The report presents some political challenges, including for its authors.
For example, there are 2.5 million people marginally above or below the SMC’s poverty line, and 4.1 million people 50 per cent below it. “Small changes” to the situation of the former could push the former into or out of poverty very easily, while really quite major changes would be required to help the latter group escape it. It also seems likely that more of these are in what the Commission terms “persistent poverty”, rather than temporarily on hard times.
That’s a head-scratcher for Government: if you have to choose, do you help the easier to reach first or those in greater need?
For the SMC, if it achieves its hoped-for goal of becoming the familiar independent authority on the topic, it’s an equally important question. If the statistic which gains most traction from its reports is the total number of people in poverty, then the incentive will be for ministers to do address the low-hanging fruit for a quick win, risking a lack of aid to the most needy; if the focus of its new index is the very poorest, then the political response could overlook those who are still in poverty but not the very direst state, resulting in a state that promotes bread line maintenance of life, not enables people to live and prosper beyond that level.
The Commission’s new statistics and insights are interesting and welcome.

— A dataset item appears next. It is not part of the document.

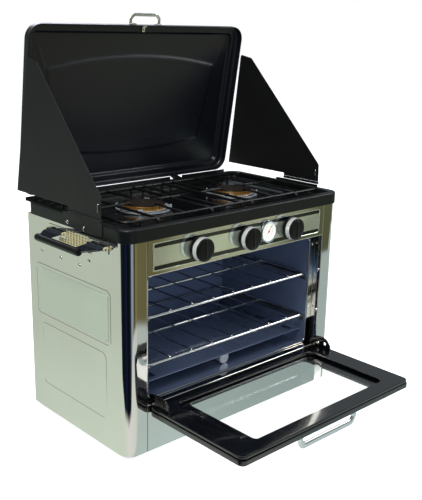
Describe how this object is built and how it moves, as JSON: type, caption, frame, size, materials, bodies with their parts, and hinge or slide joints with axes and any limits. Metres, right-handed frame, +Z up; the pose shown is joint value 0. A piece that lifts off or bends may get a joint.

But new numbers do not vanquish politics, they simply become an additional tool within it. The success of the project will rest ultimately on selecting and enforcing the correct strategy for how these facts and figures are presented and deployed; what behaviour by ministers will be rewarded with the stick, and what with the carrot? In other words, while the numbers are informative, the work of Stroud and her fellow Commissioners has just begun.